The announcement marks the latest development in the Trump administration’s prolonged standoff with Harvard over the White House’s demands for reforms. 

Defense Secretary Pete Hegseth said in a statement Friday that Harvard “no longer meets the needs of the War Department or the military services,” using the administration’s preferred term for the Department of Defense.

“For too long, this department has sent our best and brightest officers to Harvard, hoping the university would better understand and appreciate our warrior class,” Hegseth said. “Instead, too many of our officers came back looking too much like Harvard — heads full of globalist and radical ideologies that do not improve our fighting ranks.”

In a separate post on X, Hegseth wrote, “Harvard is woke; The War Department is not.”

Starting with the 2026-27 academic year, the Pentagon will discontinue graduate-level professional military education, fellowships and certificate programs, the statement said.
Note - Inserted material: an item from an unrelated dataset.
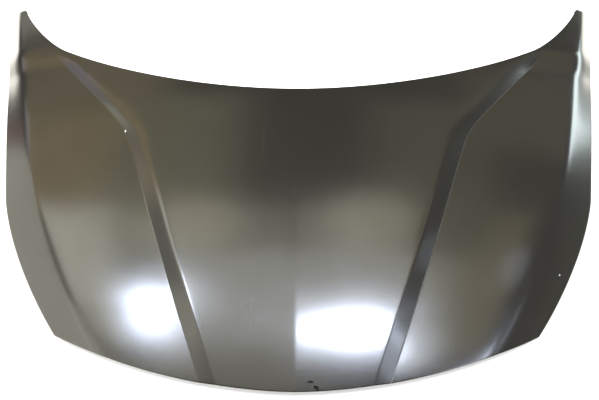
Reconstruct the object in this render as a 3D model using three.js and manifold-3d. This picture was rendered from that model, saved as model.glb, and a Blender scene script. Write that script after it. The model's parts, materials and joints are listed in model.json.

Personnel currently attending classes at Harvard will be able to finish those courses.

Similar programs at other Ivy League universities will be evaluated in coming weeks, Hegseth said, alleging that Ivy League schools have shown a “pervasive institutional bias.”

Harvard runs several programs for veterans and active-duty service members, including a Harvard Kennedy School fellowship. It has a long history of links to the military, dating back to the Revolutionary War.

Hegseth earned a master’s degree from Harvard but symbolically returned his diploma in a 2022 Fox News segment. A Pentagon social media account run by Hegseth’s office resurfaced the clip in which Hegseth, then a Fox News commentator, returned the diploma and wrote “Return to Sender” on it with a marker.

The military offers its officers a variety of opportunities to get graduate-level education at both war colleges run by the military as well as civilian institutions like Harvard.

Broadly, while opportunities to attend prestigious civilian schools offer less direct benefit to a servicemember’s military career than their civilian counterparts, they help make troops more attractive employees once they leave the military.

In his post, Hegseth said officers who were sent to study at Harvard frequently came back with “heads full of globalist and radical ideologies.” He also alleged the university had “fundamentally failed to protect American students and faculty from antisemitic violence and harassment.” 

Harvard has long been President Trump’s top target in his administration’s campaign to bring the nation’s most prestigious universities to heel. Administration officials have cut billions of dollars in Harvard’s federal research funding and attempted to block it from enrolling foreign students after the campus rebuffed a series of government demands last April.

The White House has said it’s punishing Harvard for tolerating anti-Jewish bias on campus. Harvard leaders argue they’re facing illegal retaliation for failing to adopt the administration’s ideological views, or failing to agree to unprecedented federal oversight over the school’s academic programs. Harvard sued the administration in a pair of lawsuits. A federal judge issued orders siding with Harvard in both cases. The administration is appealing.

Tensions had eased over the summer as Mr. Trump teased a deal that he said was just days away. It never materialized, and on Monday, the president dug deeper, demanding $1 billion from Harvard as part of any deal to restore federal funding. That’s twice what he had demanded before.

Several other elite schools have cut deals with the Trump administration to restore their federal research funding. Columbia University agreed to pay the federal government $200 million, while Brown University agreed to donate $50 million to workforce development programs.